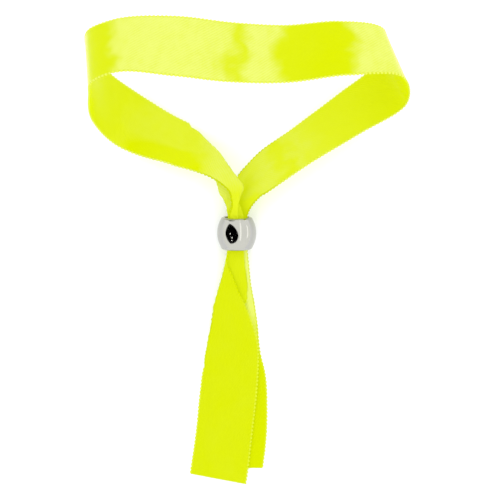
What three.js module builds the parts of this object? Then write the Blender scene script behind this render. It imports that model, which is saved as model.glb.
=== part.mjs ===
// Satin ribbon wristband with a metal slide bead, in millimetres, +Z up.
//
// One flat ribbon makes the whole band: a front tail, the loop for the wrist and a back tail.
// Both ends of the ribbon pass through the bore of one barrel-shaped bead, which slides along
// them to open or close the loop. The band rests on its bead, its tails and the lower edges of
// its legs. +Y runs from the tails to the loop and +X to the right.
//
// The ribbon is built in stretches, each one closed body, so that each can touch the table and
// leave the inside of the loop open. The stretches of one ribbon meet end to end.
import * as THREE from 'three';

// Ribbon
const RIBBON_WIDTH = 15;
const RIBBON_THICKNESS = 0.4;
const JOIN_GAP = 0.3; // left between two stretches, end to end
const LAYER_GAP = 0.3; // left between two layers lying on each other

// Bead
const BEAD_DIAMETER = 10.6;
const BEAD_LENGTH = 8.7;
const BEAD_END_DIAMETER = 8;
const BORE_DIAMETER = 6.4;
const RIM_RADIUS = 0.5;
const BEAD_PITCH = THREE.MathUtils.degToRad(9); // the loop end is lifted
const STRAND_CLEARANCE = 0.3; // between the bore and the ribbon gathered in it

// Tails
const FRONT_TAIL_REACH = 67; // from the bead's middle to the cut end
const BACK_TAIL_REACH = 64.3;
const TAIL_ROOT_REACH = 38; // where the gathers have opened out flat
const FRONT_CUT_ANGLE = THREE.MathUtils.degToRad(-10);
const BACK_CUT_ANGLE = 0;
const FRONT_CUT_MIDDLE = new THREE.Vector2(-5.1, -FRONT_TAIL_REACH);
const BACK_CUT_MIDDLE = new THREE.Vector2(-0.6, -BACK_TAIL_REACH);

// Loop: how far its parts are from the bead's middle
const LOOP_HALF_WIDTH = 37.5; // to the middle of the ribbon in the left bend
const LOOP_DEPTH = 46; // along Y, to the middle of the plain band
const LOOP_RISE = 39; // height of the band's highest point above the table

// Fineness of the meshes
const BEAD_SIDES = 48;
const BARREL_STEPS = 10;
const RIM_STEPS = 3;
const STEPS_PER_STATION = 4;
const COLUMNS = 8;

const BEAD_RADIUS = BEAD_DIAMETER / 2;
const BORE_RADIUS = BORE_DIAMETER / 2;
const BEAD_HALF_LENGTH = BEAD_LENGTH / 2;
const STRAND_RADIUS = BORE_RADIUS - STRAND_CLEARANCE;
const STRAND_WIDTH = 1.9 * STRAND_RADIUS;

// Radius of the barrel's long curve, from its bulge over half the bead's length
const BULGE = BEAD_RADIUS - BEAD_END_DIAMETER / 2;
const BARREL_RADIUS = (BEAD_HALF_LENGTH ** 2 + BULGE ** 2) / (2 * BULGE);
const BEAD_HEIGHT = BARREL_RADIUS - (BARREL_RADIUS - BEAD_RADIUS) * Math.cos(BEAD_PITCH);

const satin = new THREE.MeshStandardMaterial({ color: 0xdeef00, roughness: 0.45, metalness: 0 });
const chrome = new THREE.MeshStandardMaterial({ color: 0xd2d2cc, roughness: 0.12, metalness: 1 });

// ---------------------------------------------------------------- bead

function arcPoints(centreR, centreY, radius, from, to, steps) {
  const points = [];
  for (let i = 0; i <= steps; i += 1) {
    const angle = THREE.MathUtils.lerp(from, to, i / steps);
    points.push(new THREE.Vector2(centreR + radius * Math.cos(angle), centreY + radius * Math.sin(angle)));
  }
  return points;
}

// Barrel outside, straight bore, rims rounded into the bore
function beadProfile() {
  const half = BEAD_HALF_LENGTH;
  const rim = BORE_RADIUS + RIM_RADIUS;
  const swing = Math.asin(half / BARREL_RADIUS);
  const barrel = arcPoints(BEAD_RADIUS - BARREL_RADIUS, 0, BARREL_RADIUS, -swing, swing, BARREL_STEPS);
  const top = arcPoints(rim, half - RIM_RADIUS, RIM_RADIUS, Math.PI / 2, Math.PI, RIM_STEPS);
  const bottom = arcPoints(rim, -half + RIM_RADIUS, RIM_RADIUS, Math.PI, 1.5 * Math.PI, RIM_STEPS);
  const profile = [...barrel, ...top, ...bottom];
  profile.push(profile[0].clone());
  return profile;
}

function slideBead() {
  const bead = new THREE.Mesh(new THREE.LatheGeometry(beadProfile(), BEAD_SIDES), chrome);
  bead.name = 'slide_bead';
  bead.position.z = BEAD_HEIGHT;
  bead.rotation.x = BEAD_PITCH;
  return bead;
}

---

Written instruction: Return only the lines spanning from the first line of the material through the line with "const LAYER_GAP = 0.3;", copied exactly, both ends kept.

Reply:
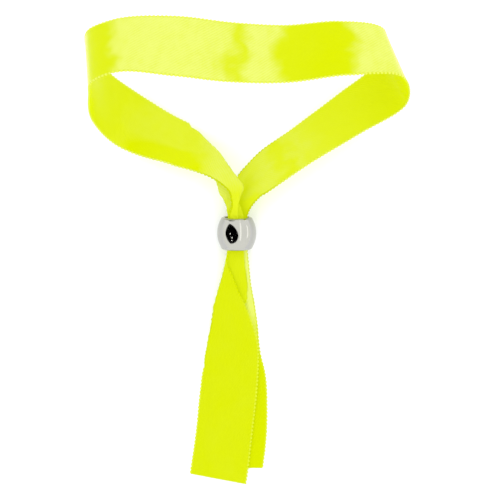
What three.js module builds the parts of this object? Then write the Blender scene script behind this render. It imports that model, which is saved as model.glb.
=== part.mjs ===
// Satin ribbon wristband with a metal slide bead, in millimetres, +Z up.
//
// One flat ribbon makes the whole band: a front tail, the loop for the wrist and a back tail.
// Both ends of the ribbon pass through the bore of one barrel-shaped bead, which slides along
// them to open or close the loop. The band rests on its bead, its tails and the lower edges of
// its legs. +Y runs from the tails to the loop and +X to the right.
//
// The ribbon is built in stretches, each one closed body, so that each can touch the table and
// leave the inside of the loop open. The stretches of one ribbon meet end to end.
import * as THREE from 'three';

// Ribbon
const RIBBON_WIDTH = 15;
const RIBBON_THICKNESS = 0.4;
const JOIN_GAP = 0.3; // left between two stretches, end to end
const LAYER_GAP = 0.3; // left between two layers lying on each other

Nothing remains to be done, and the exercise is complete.